2. “Cohen’s witty and trenchant observations on identity and interfaith relations are like an early Christmukkah present.” -- Rob Kutner, author and writer for The Daily Show with Jon Stewart.
3. “Benyamin Cohen’s My Jesus Year is an insightful, moving, and hysterical journey about finding one’s faith -- no matter the faith. Ultimately, it helps us understand something we probably should have known all along: Jew, Christian, Muslim -- we’re all the same and we’re all looking for the same answers. The beauty of Cohen’s very funny memoir is that he never panders to his audience. While he’s an outsider looking in, he’s an outsider with the warmest of hearts and the purest of intentions. A fantastic and very human memoir.” -- Jonathan Kesselman, writer/director of The Hebrew Hammer.

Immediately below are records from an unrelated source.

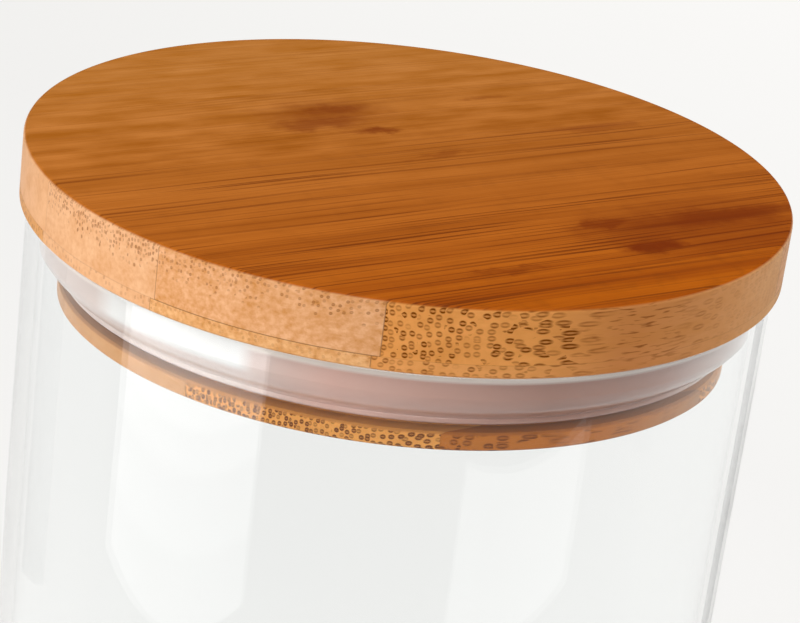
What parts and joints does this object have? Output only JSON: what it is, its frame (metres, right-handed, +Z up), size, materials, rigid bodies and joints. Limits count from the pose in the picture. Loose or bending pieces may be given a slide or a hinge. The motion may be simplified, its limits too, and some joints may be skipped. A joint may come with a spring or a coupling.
{
  "type": "lidded glass canister",
  "caption": "Straight glass storage jar with a lift-off lid of laminated bamboo, turned with a plug that carries a flared silicone sealing ring.",
  "frame": {"origin": "centre of the surface that the jar stands on, on the axis of the jar", "axes": "+Z up along the jar's axis, +X along the grain of the bamboo"},
  "size_m": [0.102, 0.102, 0.1589],
  "materials": {
    "glass": "clear blown borosilicate, fire-polished rim",
    "silicone": "translucent white, smooth moulded",
    "bamboo": "laminated bamboo, turned, sanded and varnished"
  },
  "bodies": {
    "jar": {"glass_jar": "glass"},
    "seal": {"seal_ring": "silicone"},
    "lid": {"top_ply_strip_1": "bamboo", "top_ply_strip_2": "bamboo", "top_ply_strip_3": "bamboo", "top_ply_strip_4": "bamboo", "top_ply_strip_5": "bamboo", "middle_ply_strip_1": "bamboo", "middle_ply_strip_2": "bamboo", "middle_ply_strip_3": "bamboo", "middle_ply_strip_4": "bamboo", "middle_ply_strip_5": "bamboo", "bottom_ply_strip_1": "bamboo", "bottom_ply_strip_2": "bamboo", "bottom_ply_strip_3": "bamboo", "bottom_ply_strip_4": "bamboo", "bottom_ply_strip_5": "bamboo"}
  },
  "joints": [
    {"name": "lid_lift", "type": "slide", "parent": "jar", "child": "seal", "axis": [0, 0, 1], "range_m": [0, 0.12]},
    {"name": "lid_turn", "type": "hinge", "parent": "seal", "child": "lid", "pos_m": [0, 0, 0.14], "axis": [0, 0, 1], "continuous": true}
  ]
}
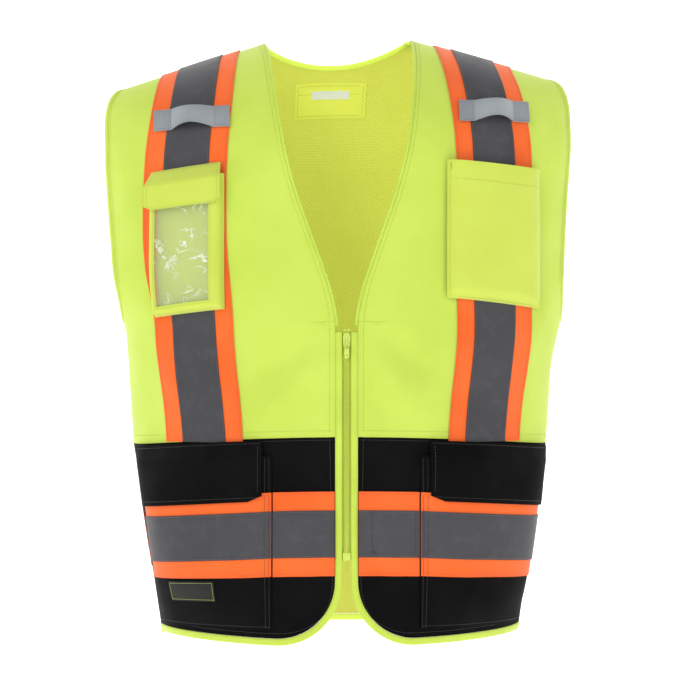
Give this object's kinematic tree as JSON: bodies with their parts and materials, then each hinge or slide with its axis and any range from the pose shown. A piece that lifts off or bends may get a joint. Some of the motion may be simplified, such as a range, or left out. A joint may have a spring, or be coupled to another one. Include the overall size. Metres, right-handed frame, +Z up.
{
  "type": "high visibility vest",
  "caption": "Sleeveless zip-front safety vest with reflective tapes, cargo pockets with flaps, a clear-window card pocket, a chest pocket and microphone tabs.",
  "frame": {"origin": "on the centre line at the height of the neck ends of the shoulder seams, where the vest hangs from the shoulders", "axes": "+Z up the body, -Y out of the chest, +X to the wearer's left"},
  "size_m": [0.5193, 0.2604, 0.6632],
  "materials": {
    "lime_tricot": "matte",
    "lime_mesh": "matte",
    "black_cloth": "matte",
    "lime_binding": "matte",
    "orange_tape": "matte",
    "reflective_tape": "satin",
    "pocket_cloth": "matte",
    "clear_vinyl": "gloss",
    "grey_webbing": "matte",
    "zip_tape_cloth": "matte",
    "zip_plastic": "satin",
    "hook_and_loop": "matte",
    "label_cloth": "matte",
    "badge_cloth": "matte"
  },
  "bodies": {
    "vest": {"right_front_panel": "lime_tricot", "left_front_panel": "lime_tricot", "back_panel": "lime_mesh", "right_lower_panel": "black_cloth", "right_cargo_pouch": "black_cloth", "left_lower_panel": "black_cloth", "left_cargo_pouch": "black_cloth", "right_neck_binding": "lime_binding", "right_armhole_binding": "lime_binding", "right_front_binding": "lime_binding", "left_neck_binding": "lime_binding", "left_armhole_binding": "lime_binding", "left_front_binding": "lime_binding", "back_neck_binding": "lime_binding", "back_hem_binding": "lime_binding", "right_brace_backing": "orange_tape", "right_band_backing": "orange_tape", "right_pouch_backing": "orange_tape", "left_brace_backing": "orange_tape", "left_band_backing": "orange_tape", "left_pouch_backing": "orange_tape", "back_band_backing": "orange_tape", "right_brace_reflector": "reflective_tape", "right_band_reflector": "reflective_tape", "right_pouch_reflector": "reflective_tape", "left_brace_reflector": "reflective_tape", "left_band_reflector": "reflective_tape", "left_pouch_reflector": "reflective_tape", "back_band_reflector": "reflective_tape", "chest_pocket": "pocket_cloth", "id_pocket": "pocket_cloth", "neck_patch": "pocket_cloth", "id_window": "clear_vinyl", "right_mic_tab": "grey_webbing", "left_mic_tab": "grey_webbing", "right_zip_tape": "zip_tape_cloth", "left_zip_tape": "zip_tape_cloth", "right_zip_coil": "zip_plastic", "right_top_stop": "zip_plastic", "left_zip_coil": "zip_plastic", "left_top_stop": "zip_plastic", "zip_insertion_pin": "zip_plastic", "zip_retainer_box": "zip_plastic", "right_pouch_loop": "hook_and_loop", "left_pouch_loop": "hook_and_loop", "id_pocket_loop": "hook_and_loop", "neck_label": "label_cloth", "side_label": "badge_cloth"},
    "zip_slider": {"zip_slider": "zip_plastic"},
    "zip_pull": {"zip_pull": "zip_plastic"},
    "id_flap": {"id_flap": "pocket_cloth", "id_flap_hook": "hook_and_loop"},
    "right_cargo_flap": {"right_cargo_flap": "black_cloth", "right_flap_hook": "hook_and_loop"},
    "left_cargo_flap": {"left_cargo_flap": "black_cloth", "left_flap_hook": "hook_and_loop"}
  },
  "joints": [
    {"name": "zip_travel", "type": "slide", "parent": "vest", "child": "zip_slider", "axis": [0, 0, -1], "range_m": [0, 0.216]},
    {"name": "pull_swing", "type": "hinge", "parent": "zip_slider", "child": "zip_pull", "pos_m": [0, -0.13925, -0.335], "axis": [-1, 0, 0], "range_deg": [0, 170]},
    {"name": "id_flap_lift", "type": "hinge", "parent": "vest", "child": "id_flap", "pos_m": [-0.17088, -0.10503, -0.14523], "axis": [-0.9051, 0.4106, -0.1101], "range_deg": [0, 110]},
    {"name": "right_cargo_flap_lift", "type": "hinge", "parent": "vest", "child": "right_cargo_flap", "pos_m": [-0.17545, -0.09299, -0.44335], "axis": [-0.8267, 0.5599, -0.0561], "range_deg": [0, 95]},
    {"name": "left_cargo_flap_lift", "type": "hinge", "parent": "vest", "child": "left_cargo_flap", "pos_m": [0.17545, -0.09299, -0.44335], "axis": [-0.8267, -0.5599, 0.0561], "range_deg": [0, 95]}
  ]
}
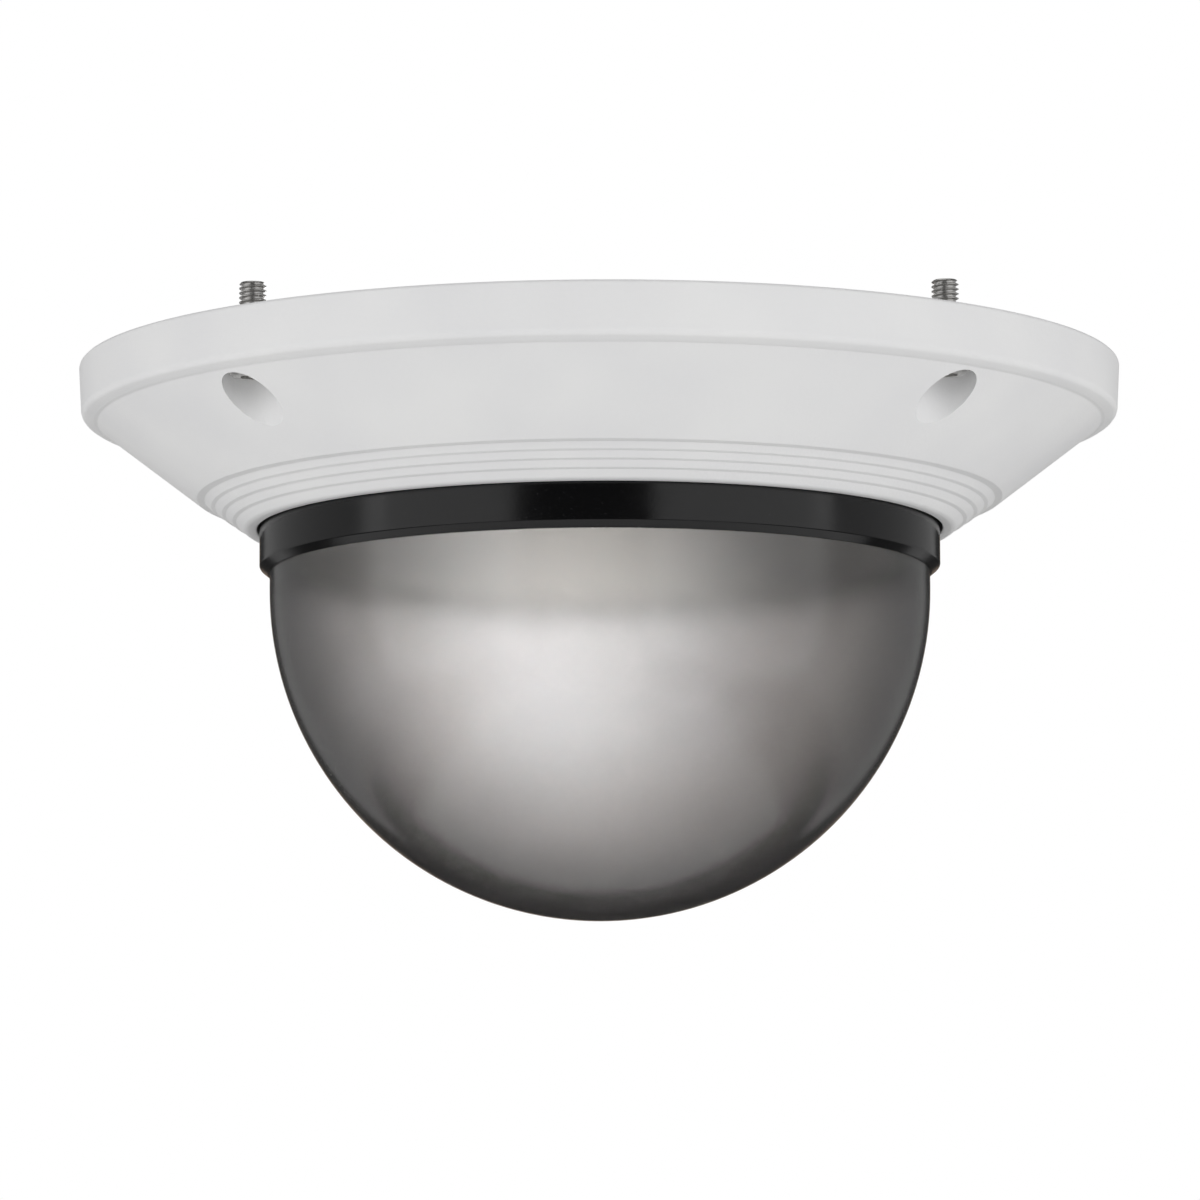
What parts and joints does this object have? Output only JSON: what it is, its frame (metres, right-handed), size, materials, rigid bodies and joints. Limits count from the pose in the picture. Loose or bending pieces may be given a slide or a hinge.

4. “A witty, incisive, cross-cultural sojourn. A banquet of kasha and cornbread.” -- Mark Pinsky, religion reporter for the Orlando Sentinel and author of A Jew Among the Evangelicals, The Gospel According to the Simpsons, and The Gospel According to Disney.
5. “This is the unlikely story of an Orthodox Jewish journalist on a yearlong pilgrimage to Christian churches -- ostensibly to check out the competition and bring back secrets for reviving Jewish spirit. Cohen is a nervous-funny, neurotic-guilty, and unflinchingly introspective narrator, who tours us through varieties of American religious experience rarely witnessed by most Jews, from riding up in a skylift for Jesus at dawn, to entering a Catholic confession booth under false pretenses. As he takes us along, we see a deeper personal mission unfolding, he is opening his heart wide -- and rediscovering the Jewish soul.” -- Rodger Kamenetz, author of The History of Last Night’s Dream and The Jew in the Lotus.
6. “Only an extremely talented son of a rabbi married to a now-converted-to-Judaism daughter of a minister could have written this remarkable book -- deeply moving, inspiring, informative and, surprisingly enough, humorous as well. Benyamin Cohen takes us on a journey of enlightenment about other faiths that allows us to finally realize how and why he has found his own path that links him to the God of his ancestors and his people.” -- Rabbi Benjamin Blech, professor of Talmud at Yeshiva University and author of The Complete Idiot’s Guide to Judaism.
7. “Cohen’s book is a must-read and a breath of fresh air in this era of deep religious divisiveness. He shows how, when one approaches other faith traditions with respect and openness, it can be an inspirational, even transformational experience -- even if we disagree about the beliefs themselves. Cohen writes with depth, warmth, intelligence, and great wit. This very accessible book will appeal to Jew and Gentile alike and show us that our spiritual homes are, ultimately, where our hearts are.” -- Rabbi Niles Elliot Goldstein is the author of Gonzo Judaism, Lost Souls, and God at the Edge, and spiritual leader of The New Shul in Manhattan.
8. “Imagine a Kosher Don Quixote and you’ll appreciate Benyamin Cohen’s picaresque quest for spiritual and personal meaning among the far-flung outposts of Christendom. Like Quixote, Cohen is both idealist and naïf, armed with wicked irony and a willingness to skewer hypocrisy on both sides of the Judeo-Christian divide.” -- Vincent Coppola, author of Dragons of God: A Journey Through Far-Right America.

Matthue Roth posted a nice tidbit about the book in a blog post on the MyJewishLearning.com site in which he wrote:
”... Subtitled “A Rabbi’s Son Wanders the Bible Belt in Search of His Own Faith,” it’s actually closer to a Year of Living Biblically for the NASCAR crowd.”
Funny he should mention that. I actually wanted to include a section in the book about Cruisers for Christ Motorsport Ministries, but I only had 52 Sundays for my Jesus journey and there are only so many sports ministries I can justify going to instead of church -- and my chapter on Ultimate Christian Wrestling already fulfilled that quota. But maybe I’ll include something about it for the book’s sequel, the presumptively titled My Jesus Year: The Resurrection.